I put some code together which works fine for a small amount of integers but it takes a long time (so long most of the time I give up waiting) to do a million. My code is below, but I'm looking for some insight on how I can improve performance.
for(int i = 0; i < _RandomIntegerArray.Count(); i++) {
for(int ii = i + 1; ii < _RandomIntegerArray.Count(); ii++) {
if (_RandomIntegerArray[i] == _RandomIntegerArray[ii]) continue;
int currentDiff = Math.Abs(_RandomIntegerArray[i] - _RandomIntegerArray[ii]);
if (currentDiff < lowestDiff) {
Pairs.Clear();
}
if (currentDiff <= lowestDiff) {
Pairs.Add(new NumberPair(_RandomIntegerArray[i], _RandomIntegerArray[ii]));
lowestDiff = currentDiff;
}
}
}
Apologies to everyone that has pointed out that I don't sort; unfortunately sorting is not allowed.

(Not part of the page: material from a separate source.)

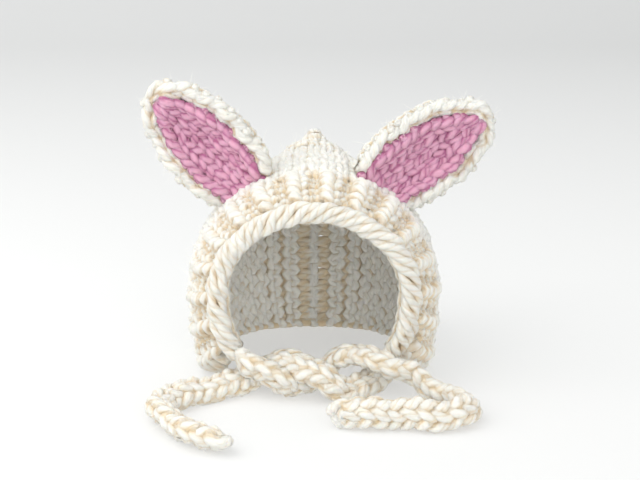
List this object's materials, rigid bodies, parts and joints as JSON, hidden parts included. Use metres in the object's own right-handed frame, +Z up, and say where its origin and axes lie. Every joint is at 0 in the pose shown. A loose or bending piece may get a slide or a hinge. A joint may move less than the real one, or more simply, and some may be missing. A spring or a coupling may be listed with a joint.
{
  "type": "knitted baby bonnet with ears",
  "caption": "Hand-knitted open-faced baby bonnet with a ribbed brim, a soft peak, two cupped leaf-shaped ears and a pair of knitted ties.",
  "frame": {"origin": "bottom centre of the box round everything but the ties, on the surface that the bonnet stands on", "axes": "the face opening looks along -Y, +X is to the right of someone who looks into it, +Z is up"},
  "size_m": [0.1726, 0.1743, 0.1424],
  "materials": {
    "cream_wool": "matte, thick soft yarn",
    "pink_wool": "matte, thick soft yarn"
  },
  "bodies": {
    "root": {"crown": "cream_wool", "brim": "cream_wool", "face_edging": "cream_wool", "ear_outer_left": "cream_wool", "ear_inner_left": "pink_wool", "ear_outer_right": "cream_wool", "ear_inner_right": "pink_wool", "tie_from_left": "cream_wool", "tie_from_right": "cream_wool"}
  },
  "joints": []
}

Imagine that you have already found a pair of integers a and b from your random array such that a > b and a-b is the lowest among all possible pairs of integers in the array.

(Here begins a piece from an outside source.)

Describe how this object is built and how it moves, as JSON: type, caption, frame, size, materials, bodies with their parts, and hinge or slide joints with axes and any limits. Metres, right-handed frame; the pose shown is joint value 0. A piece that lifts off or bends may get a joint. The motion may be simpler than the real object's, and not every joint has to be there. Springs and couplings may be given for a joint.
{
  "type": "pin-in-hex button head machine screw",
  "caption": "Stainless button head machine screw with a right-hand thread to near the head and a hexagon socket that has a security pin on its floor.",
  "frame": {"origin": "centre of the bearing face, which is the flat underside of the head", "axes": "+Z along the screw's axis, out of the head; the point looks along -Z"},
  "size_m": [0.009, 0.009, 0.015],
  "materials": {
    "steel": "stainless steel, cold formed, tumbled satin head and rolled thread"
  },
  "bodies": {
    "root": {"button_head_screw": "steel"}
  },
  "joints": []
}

Does an integer c exist in the array such that a > c > b, i.e. c goes between a and b? Clearly, the answer is "no", because otherwise you'd pick the pair {a, c} or {c, b}.

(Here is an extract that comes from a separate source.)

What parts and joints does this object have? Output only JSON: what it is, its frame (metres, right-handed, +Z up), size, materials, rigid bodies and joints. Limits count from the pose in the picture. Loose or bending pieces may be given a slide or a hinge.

This gives an answer to your problem: a and b must be next to each other in a sorted array. Sorting can be done in O(N*log N), and the search can be done in O(N) - an improvement over O(N2) algorithm that you have.
As per #JonSkeet try sorting the array first and then only compare consecutive array items, which means that you only need to iterate the array once:
Array.Sort(_RandomIntegerArray);
for (int i = 1; i < _RandomIntegerArray.Count(); i++)
{
int currentDiff = _RandomIntegerArray[i] - _RandomIntegerArray[i-1];
if (currentDiff < lowestDiff)
{
Pairs.Clear();
}
if (currentDiff <= lowestDiff)
{
Pairs.Add(new NumberPair(_RandomIntegerArray[i], _RandomIntegerArray[i-1]));
lowestDiff = currentDiff;
}
}
In my testing this results in < 200 ms elapsed for 1 million items.
You've got a million integers out of a possible 2.15 or 4.3 billion (signed or unsigned). That means the largest possible min distance is either about 2150 or 4300. Let's say that the max possible min distance is D.
Divide the legal integers into groups of length D. Create a hash h keyed on integers with arrays of ints as values. Process your array by taking each element x, and adding it to h[x/D].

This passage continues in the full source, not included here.